India will finish assembly of the 21 MiG-29s using locally made and imported components and end up with some inexpensive MiG-29s that, more importantly, were obtained much more quickly the more expensive and assembled fighters. This is a quirk of the Indian military procurement system that otherwise delays weapons procurement decisions for years while the Indian military tries to cope with older equipment aging into uselessness.
Meanwhile India, like many other MiG-29 export customers, is having problems with a special MiG-29 model they had already received. In doing so India learned, the hard way, that jet fighters capable of operating from carriers are a very specialized type of aircraft and not just a land-based jet modified a bit to withstand the rigors of landing and taking off from carriers. The failure in this area has been the MiG-29K. The Indian Navy bought 45 Russian MiG-29K jets for their new aircraft carrier, INS Vikramaditya (a rebuilt Russian Cold War era carrier.) The Indians were not happy with the performance of the Russian work on the Vikramaditya or the MiG-29K and now India is trying to force Russia to fix the shortcomings of the MiG-29K.
India ordered the MiG-29Ks in 2004, received the first batch by 2009 and began using them on the Vikramaditya in 2012. India has spent over $2 billion on the MiG-29Ks and Russia is the sole source for many components of the aircraft as well as being under contract to perform warranty repairs and refurbishment services for these carrier aircraft. There have been problems and disappointments with the MiG-29K. The main shortcoming is that the MiG-29K is not robust enough to operate from a carrier. Russia also selected the MiG-29K to replace the Su-33 for its only carrier. The Su-33 was a ruggedized version of the Su-27 that turned out to be insufficiently rugged. The replacement was the lighter MiG-29 that, learning from the Su-33 problems, was ruggedized more effectively, or so it was thought. India has used the MiG-29K more frequently (than Russia has) and found the MiG-29K could not handle the “controlled crashes” characteristic of successful carrier landings. Meanwhile, the Russians discovered some of the same problems but kept quiet about it. While all this was going on China got some Su-33s (from Ukraine) and copied the tech for their J15. The Chinese thought they had designed and built a version of the Su-33 that would perform adequately. That did not work either.

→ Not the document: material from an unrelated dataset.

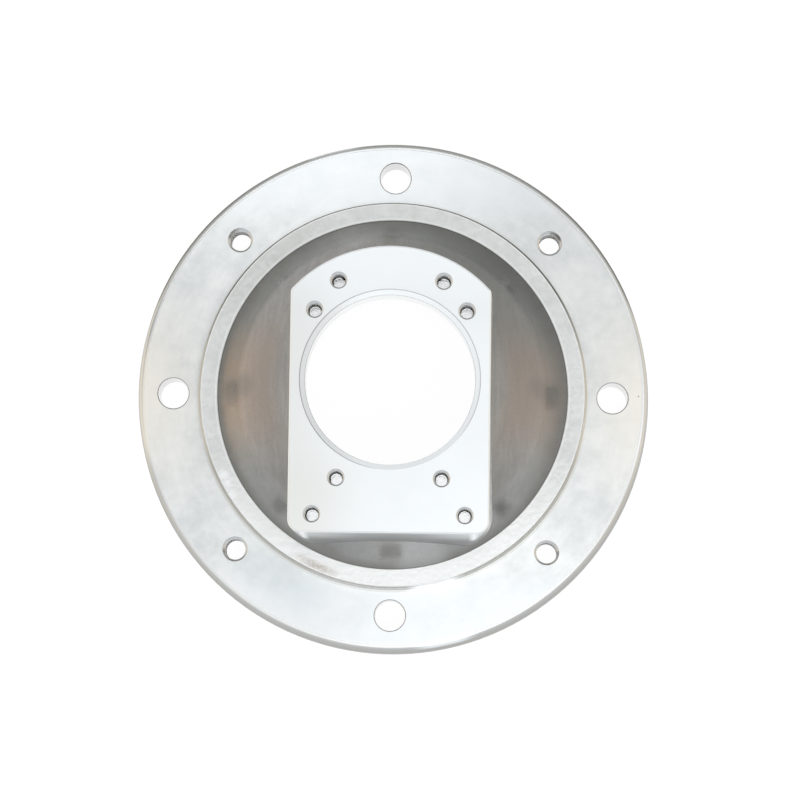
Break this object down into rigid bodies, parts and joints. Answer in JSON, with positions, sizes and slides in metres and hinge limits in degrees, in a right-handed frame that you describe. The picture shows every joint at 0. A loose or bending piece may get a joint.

Now India is demanding that the Russians make good on the assurances that the MiG-29K could handle carrier operations or face losing even more Indian defense business. The MiG-29K may well be impossible to make “carrier capable” but making a lot of expensive repairs might mollify the Indians a bit. The MiG-29Ks not only suffered structural damage after every landing but the engines did as well. So far India has had 40 of these engines become totally unusable because of the damage. Russia is still considering its options as the Indian firm (HAL) that performs engine maintenance is waiting for the government to come up with the money to refurbish 113 MiG-29K engines that can be salvaged.
India also has procurement bureaucracy problems getting older aircraft updated. A classic example of this was a 2006 Indian decision to upgrade 49 of its 59 Mirage 2000 fighters. This would cost of $35 million per aircraft and work finally got started in 2015 but is taking longer and costing more than anticipated. Cost has grown to $45 million per aircraft. Part of the delay was due to Indian insistence that most of the work be done in India. That meant Indian technicians had to be trained, often in France and special tools and equipment had to be obtained from France. The Indian military procurement bureaucracy is famous (or infamous) for its sloth and inefficiency and that has been a big part of the problem with getting the upgrades done. In this case, there is also an epic “failure to communicate” to deal with.
A prime example of that occurred when the Mirage 2000 maintenance contracts with the French manufacturer (Dassault) expired in November 2017 and the Indian Air Force, which normally pays this fee ($15 million a year for all 47 Indian Mirage 2000 jets) but in 2017 the air force insisted it was the responsibility of the Indian firm HAL, which was doing the upgrades, should pay the upgrade fee. HAL disputed this and pointed out such a payment was not mentioned in the 2011 contract with HAL that paid the Indian firm $900 million for work done in India. Another 2011 contract, worth $2.1 billion, went to Dassault and other French firms to supply new component and technical services and that one did not mention shifting the annual maintenance contract to HAL until the upgrades were done, or whatever. As always it is unclear exactly what is going on here. All concerned parties do agree that they are talking to each other and the government is pressuring the procurement bureaucrats to clear this up as soon as possible. That could take months or years.
This maintenance contract dispute is not unique. Earlier there was a problem with the inability of Indian procurement officials to approve orders for spare parts for the Mirage 2000s, as well as for the items needed for the upgrades. Because of the delays in getting needed spares at least a dozen of the 59 Mirage 2000s are grounded, some of them since 2010. It is also difficult to get politicians to agree on things like upgrades to older equipment, but the larger problem is the inefficient and often ineffective procurement officials.
By 2018 seven Mirage 2000s have completed the upgrade work that had been transferred to India in 2015, where HAL, rather than France, attempts to upgrade ten Mirage 2000s a year. A Mirage 2000 crashed on takeoff on February 1st. The two test pilots died checking out a recently upgraded aircraft. The cause of the crash is still under investigation.
The upgraded Mirage 2000s are getting new radar with 90 kilometers range (a 20 percent increase). The new fire control systems, modern electronic warfare systems and digital communications will make the Mirage 2000s capable of handling the most modern Pakistani and Chinese fighters. Other components (like the airframe and engines) were also to be refurbished. After the upgrade, the twenty year old Mirage 2000s would be good for another twenty years of service. The upgrade price includes a supply of MICA, long range (50 kilometers) radar guided missiles which are similar to the U.S. AMRAAM. India used ten of the upgraded Mirage 2000s for the late February airstrike on an Islamic terrorist base in Pakistani Kashmir.
While expensive, the upgrade would turn the Mirage 2000 fighters into long-range air-to-air killers and extend their useful life another 15 years. These aircraft could very efficiently knock down their Chinese or Pakistani opponents (which are equipped with less capable Chinese FD-60 long-range missiles.) Meanwhile, Pakistan has received new F-16 fighters as well as upgrades for their older ones. Pakistan is receiving American AMRAAM missiles as well. The Indians expect the French to provide electronic warfare equipment that can give AMRAAM a hard time. How well that works won't be seen until, and if, there's another large scale war between India and Pakistan. China uses copies of the latest Russian Su-30 fighters and the upgraded Mirage 2000s, as well as Indian Su-30s, are supposed to be competitive with those.